In a telephone interview from Los Angeles, Brynn described Matthews as a talented, sometimes frustrated musician — upset in recent months after Brynn told him he needed to improve the quality of his recordings — but not a racist or violent person.

“If he’s making a statement it’s against religion and establishment only, not against race,” Bryyn said in a telephone interview, later adding, “I don’t think he did it but if he did it would not be because the churches are black.”

Bryyn, 36, and a native of Opelousas, said he met Matthews after moving out of state when Matthews, who played guitar and sang, answered an online ad while seeking a recording deal with Bryyn’s Power Back Productions. They worked together and met face to face over the years. Matthews was at odds with his parents over his music aspirations, Bryyn said, but never showed signs of violence or racism.

Matthews had shown interest in “black metal,” an extreme subgenre of heavy metal, state Fire Marshall Butch Browning said. The music has been linked, in some instances, to fires at Christian churches in Norway in the 1990s.

A Facebook page that appeared to belong to Matthews showed him with the words “black metal” spray painted on a wall behind him. He also posted a comment on a movie’s portrayal of black metal musician Varg Vikernes, a far-right figure convicted of manslaughter and arson at three churches.

Black metal lyrics often espouse satanism and paganism, and a few bands feature neo-Nazi beliefs.

Bryyn, however, bristled at the notion that the black metal genre is characterized by racism. He acknowledged that some, but not all, involved in black metal music may have expressed racism, but he said it’s not typical of the genre.

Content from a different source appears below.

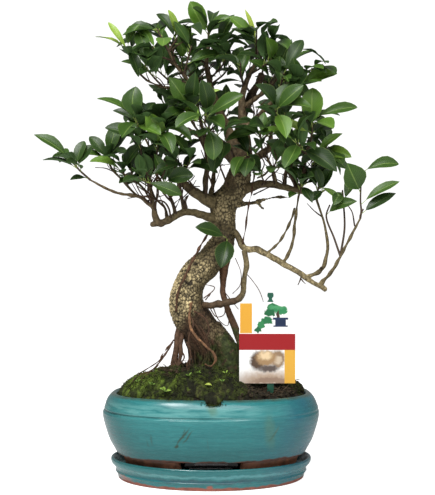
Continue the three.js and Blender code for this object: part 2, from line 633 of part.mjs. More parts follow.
// The point of the leafy part of the shoots that suits a leaf of the usual length.
// No two leaves leave a shoot at quite the same height.
function stalkPoint(curves, tip, order) {
  const heights = [0.55, 0.68, 0.8, 0.92].map((u) => u + 0.013 * (order % 5));
  const spots = curves.flatMap((curve) => heights.map((u) => curve.getPointAt(u)));
  const misfit = (spot) => Math.abs(spot.distanceTo(tip) - LEAF_LENGTH);
  return spots.reduce((best, spot) => (misfit(spot) < misfit(best) ? spot : best));
}

function chosenLeaf(curves, [x, y, z, width, tilt, place], siblings) {
  for (const shift of [0, -6, 6, -12, 12, -18, 18]) {
    const tip = new THREE.Vector3(x, y + shift, z - Math.abs(shift) / 4);
    const base = place === undefined ? stalkPoint(curves, tip, siblings.length)
      : curves[Math.floor(place)].getPointAt(place % 1);
    const leaf = leafSolid(base, tip, width, THREE.MathUtils.degToRad(tilt));
    if (!isBlocked(leaf, siblings)) {
      return leaf;
    }
  }
  return null;
}

// A leaf set around a shoot: turn by turn it swings on by the golden angle.
function spiralLeaf(curves, index, count, seed, siblings) {
  const curve = curves[index % curves.length];
  const u = 0.95 - 0.5 * ((index + 0.4) / count);
  const base = curve.getPointAt(u);
  const axis = curve.getTangentAt(u);
  const level = new THREE.Vector3(0, 0, 1).cross(axis).normalize();
  for (let attempt = 0; attempt < 9; attempt += 1) {
    const turn = GOLDEN_ANGLE * (index + 1) + 0.7 * attempt + 6.28 * scatter(seed);
    const length = LEAF_LENGTH * (0.82 + 0.2 * scatter(seed + index + 0.3));
    const reach = level.clone().applyAxisAngle(axis, turn)
      .addScaledVector(axis, 0.35 + 0.25 * scatter(seed + 2 * index));
    reach.z -= 0.12;
    const tip = base.clone().addScaledVector(reach.normalize(), length);
    const width = length * (0.4 + 0.08 * scatter(seed + 3 * index));
    const tilt = 0.9 * scatter(seed + 5 * index);
    const leaf = leafSolid(base, tip, width, tilt);
    if (!isBlocked(leaf, siblings)) {
      return leaf;
    }
  }
  return null;
}

function shootCurves({ shoots }) {
  return shoots.map((route) => new THREE.CatmullRomCurve3(route.map(vector), false, 'centripetal'));
}

function makeStem({ shoots }) {
  const build = (extra) => join(shoots.map((route) => limb(
    route.map((place, index) => [...place, TWIG_RADIUS * (1 - 0.35 * index / (route.length - 1))]),
    { sides: 5, extra },
  )));
  return { solid: largestPiece(trimmed(build(0))), grown: build(GAP) };
}

function makeLeaves(spray, seed) {
  const curves = shootCurves(spray);
  const grownLeaves = [];
  const keep = (leaf) => {
    if (leaf) {
      grownLeaves.push(leaf);
    }
  };
  spray.leaves.forEach((leaf) => keep(chosenLeaf(curves, leaf, grownLeaves)));
  for (let index = 0; index < spray.extra; index += 1) {
    keep(spiralLeaf(curves, index, spray.extra, seed, grownLeaves));
  }
  return grownLeaves;
}

// --------------------------------------------------------------------- the label

function makeCard() {
  return box(CARD.width, CARD.thickness, CARD.height, CARD.x, CARD.y, CARD.z);
}

// A flat stake whose head is a small goblet that stands above the card's top edge.
function makeStake() {
  const half = STAKE.width / 2;
  const cardTop = CARD.z + CARD.height / 2;
  const right = [
    [0, STAKE.bottom], [half, STAKE.bottom + 14], [half, cardTop - 1], [3.1, cardTop + 1],
    [1.8, cardTop + 2.8], [1.8, cardTop + 4.2], [3.3, cardTop + 6], [3.3, STAKE.top - 1.5],
    [2.6, STAKE.top],
  ];
  const left = right.slice(1).reverse().map(([x, z]) => [-x, z]);
  const outline = new THREE.Shape([...right, ...left].map(([x, z]) => new THREE.Vector2(x, z)));
  const blade = new THREE.ExtrudeGeometry(outline, { depth: STAKE.thickness, bevelEnabled: false });
  return toSolid(blade.rotateX(Math.PI / 2).translate(STAKE.x, STAKE_BACK, 0));
}

// ---------------------------------------------------------------------- assembly

const GLAZE = 0x2f8f92;
const MESH_GREEN = 0x33523a;
const CARD_WHITE = 0xf2efe6;
const STAKE_GREEN = 0x2f7d44;
const BARK = 0x4a4034;
const ROOT_BARK = 0x6a4a33;
const SOIL_BROWN = 0x33261c;
const MOSS_GREEN = 0x5c8a2c;
const LEAF_GREEN = 0x2f5a24;

const saucer = makeSaucer();
const pot = makePot();
show('saucer', saucer, GLAZE, 0.3);
show('pot', pot, GLAZE, 0.3);
register(saucer);
register(pot);
for (const side of [-1, 1]) {
  const drainMesh = makeDrainMesh(side);
  register(drainMesh, makeDrainMesh(side, GAP));
  show(side < 0 ? 'drain_mesh_left' : 'drain_mesh_right', drainMesh, MESH_GREEN, 0.6);
}

const stake = makeStake();
show('label_card', makeCard(), CARD_WHITE, 0.5);
show('label_stake', stake, STAKE_GREEN, 0.5);
register(makeCard());
register(stake, box(
  STAKE.width + 2 * GAP, STAKE.thickness + 2 * GAP, STAKE.inSoil,
  STAKE.x, STAKE_BACK - STAKE.thickness / 2, STAKE.bottom + STAKE.inSoil / 2 - GAP,
));

addWood('trunk', woodPiece(TRUNK, 14, 1.3, 0.035), BARK, 0.9);
addWood('leader_left', woodPiece(LEADER_LEFT, 8, 1, 0), BARK, 0.9);
addWood('leader_right', woodPiece(LEADER_RIGHT, 8, 1, 0), BARK, 0.9);
addWood('low_left_branch', woodPiece(LOW_LEFT_BRANCH, 7, 1, 0), BARK, 0.9);
addWood('upper_left_branch', woodPiece(UPPER_LEFT_BRANCH, 7, 1, 0), BARK, 0.9);
addWood('right_branch', woodPiece(RIGHT_BRANCH, 7, 1, 0), BARK, 0.9);
addWood('low_right_branch', woodPiece(LOW_RIGHT_BRANCH, 7, 1, 0), BARK, 0.9);
addWood('back_left_branch', woodPiece(BACK_LEFT_BRANCH, 7, 1, 0), BARK, 0.9);
addWood('back_right_branch', woodPiece(BACK_RIGHT_BRANCH, 7, 1, 0), BARK, 0.9);
for (const [name, runs] of Object.entries(ROOTS)) {
  addWood(name, woodPiece(runs, 7, 1, 0), ROOT_BARK, 0.85);
}

const soilFill = makeSoilFill();
const soil = largestPiece(trimmed(soilFill));
register(soil, soilFill.translate(0, 0, GAP));
show('soil', soil, SOIL_BROWN, 1);

const potOuter = vessel([
  [0, 30], [112, 40], [119.9, 69], [119.9, 74.7], [119.1, 78.1], [116.3, 84.2], [114.3, 89.3],
  [110.8, 93.3], [107.5, RIM_TOP + GAP], [0, RIM_TOP + GAP],
], POT_SQUARENESS);
const MOSS = {
  moss_left: mossCushion(-65, -20, 36, 42, 5.5),
  moss_front: mossCushion(0, -62, 44, 22, 5).add(mossOverhang()),
  moss_right: mossCushion(82, 6, 20, 42, 5),
};
for (const [name, cushion] of Object.entries(MOSS)) {
  const patch = largestPiece(trimmed(cushion.subtract(potOuter)));
  register(patch);
  show(name, patch, MOSS_GREEN, 1);
}

const stems = Object.values(FOLIAGE).map((spray) => {
  const stem = makeStem(spray);
  register(stem.solid, stem.grown);
  return stem.solid;
});
Object.entries(FOLIAGE).forEach(([name, spray], index) => {
  const stem = stems[index];
  const own = standing.findIndex((other) => other.solid === stem);
  const [stemRecord] = standing.splice(own, 1);
  const leaves = makeLeaves(spray, index + 1);
  standing.push(stemRecord);
  leaves.forEach((leaf) => register(leaf));
  show(`leaves_${name}`, largestPiece(join([stem, ...leaves])), LEAF_GREEN, 0.4);
});

export default model;
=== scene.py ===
# A small indoor fig bonsai in an oval glazed pot on its saucer, with a plant label.
# Tables are in millimetres; the pot's front faces -Y and +Z is up.
import itertools
import math
from functools import partialmethod

import bpy
import numpy as np
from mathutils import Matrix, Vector


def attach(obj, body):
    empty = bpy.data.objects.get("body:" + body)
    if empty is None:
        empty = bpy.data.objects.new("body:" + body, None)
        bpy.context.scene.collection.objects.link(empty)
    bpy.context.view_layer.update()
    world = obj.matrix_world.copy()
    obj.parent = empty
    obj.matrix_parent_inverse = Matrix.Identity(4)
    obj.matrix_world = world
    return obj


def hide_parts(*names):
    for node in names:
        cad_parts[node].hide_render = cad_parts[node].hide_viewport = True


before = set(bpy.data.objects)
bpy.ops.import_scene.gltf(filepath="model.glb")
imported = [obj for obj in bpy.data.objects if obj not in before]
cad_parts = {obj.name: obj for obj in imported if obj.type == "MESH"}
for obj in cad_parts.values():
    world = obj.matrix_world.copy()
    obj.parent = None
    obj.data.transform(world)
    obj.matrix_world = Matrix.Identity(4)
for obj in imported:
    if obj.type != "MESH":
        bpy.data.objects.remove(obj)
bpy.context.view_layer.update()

MM = 0.001
TAU = 2 * math.pi

# --- sizes

PLAN_RATIO = 0.78            # depth of the pot and saucer over their width
POT_SQUARENESS = 2.3         # exponent of the pot's oval, 2 is an ellipse
RIM_TOP = 94.5
MOUTH_HALF_WIDTH = 104
MOSS_REACH = 103.6           # half width of the oval that the moss cushions keep inside
MOUND_RISE = 31
SAUCER_FLOOR = 12
FOOT_BOTTOM = 12.3
POT_UNDERSIDE = 29
POT_FLOOR = 36
POT_HALF_WIDTH = 119.6
GROOVE_HEIGHT = 76
LEAF_LENGTH = 41
LEAF_THICKNESS = 0.55
TWIG_RADIUS = 1.25

TUFT_SPOTS = 44000
OVERHANG_TIPS = 420
LEAVES_ADDED = 5             # leaves a spray has beyond those of its node
VIEWING_DISTANCE = 1100
GOLDEN_ANGLE = 2.4
FLOOR_GLOW = 0.78
AMBIENT = 0.31

# --- routes, as (x, y, z, radius)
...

“We’ve got friends of all races,” he said.

Josh Cook, 27, a musician from Hammond, Louisiana, said he heard about the church burnings before Matthews’ arrest and had wondered if they could have been inspired by the church fires in Norway. He said there is an “elitist” element of the black metal music scene that is fascinated with those church burnings.

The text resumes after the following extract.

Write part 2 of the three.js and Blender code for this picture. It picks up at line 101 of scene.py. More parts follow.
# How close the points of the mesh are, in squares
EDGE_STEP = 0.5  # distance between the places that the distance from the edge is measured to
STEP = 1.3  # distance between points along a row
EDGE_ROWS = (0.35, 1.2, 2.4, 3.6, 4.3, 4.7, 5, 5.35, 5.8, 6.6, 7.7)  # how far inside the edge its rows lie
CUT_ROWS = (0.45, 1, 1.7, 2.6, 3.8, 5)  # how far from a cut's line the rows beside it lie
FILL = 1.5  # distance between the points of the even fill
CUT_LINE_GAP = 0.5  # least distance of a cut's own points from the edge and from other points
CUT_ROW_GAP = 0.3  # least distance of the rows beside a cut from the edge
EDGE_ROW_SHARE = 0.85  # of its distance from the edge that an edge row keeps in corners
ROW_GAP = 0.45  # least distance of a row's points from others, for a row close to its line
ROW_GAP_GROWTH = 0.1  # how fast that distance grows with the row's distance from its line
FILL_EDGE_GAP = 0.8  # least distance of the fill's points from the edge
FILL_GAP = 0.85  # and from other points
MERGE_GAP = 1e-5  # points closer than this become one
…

But he echoed Bryyn’s description of Matthews, saying the suspect was friends with a very diverse group of people and a “good dude” who never displayed signs of racism.

“He is actually a really sweet guy, which is why I was so surprised to hear what happened,” Cook said. “He was not a jerk. He was very tolerant. He was very loving and very encouraging.”

Matthews’ father, Roy Matthews, “broke down” when told his son was the suspect, said Sheriff Bobby Guidroz.

Guidroz said the father aided authorities by arranging for the son to leave the house and go to a place where he could be arrested without incident. He did not elaborate.

The younger Matthews was arrested on three counts of arson of a religious building. A conviction could bring up to 15 years in prison on each count, Browning said.

The fires set many people on edge in and around Opelousas, about 140 miles (225 kilometers) northwest of New Orleans.

Gov. John Bel Edwards said the fires were “especially painful” because they were a reminder “of a very dark past of intimidation and fear.”

“This is a reflection of one depraved individual,” he added. “It is not a reflection on the state of Louisiana.”

An Associated Press reporter was turned away Thursday from what was believed to be the home the suspect shared with his parents.

Matthews’ arrest came a little more than two weeks after the first blaze torched the St. Mary Baptist Church on March 26 in Port Barre, a town just outside of Opelousas. Days later, the Greater Union Baptist Church and Mount Pleasant Baptist Church in Opelousas were burned. Each was more than 100 years old.

The churches were empty at the time, and no one was injured.

The Rev. Harry Richard, pastor of Greater Union Baptist Church, which was destroyed, said the arrest put him at ease and let him sleep at night.

“I felt relieved my congregation didn’t have to worry anymore,” said Richard, who was told of the arrest late Wednesday. “I was reassured that law enforcement was on our side, that things were finally coming to an end.”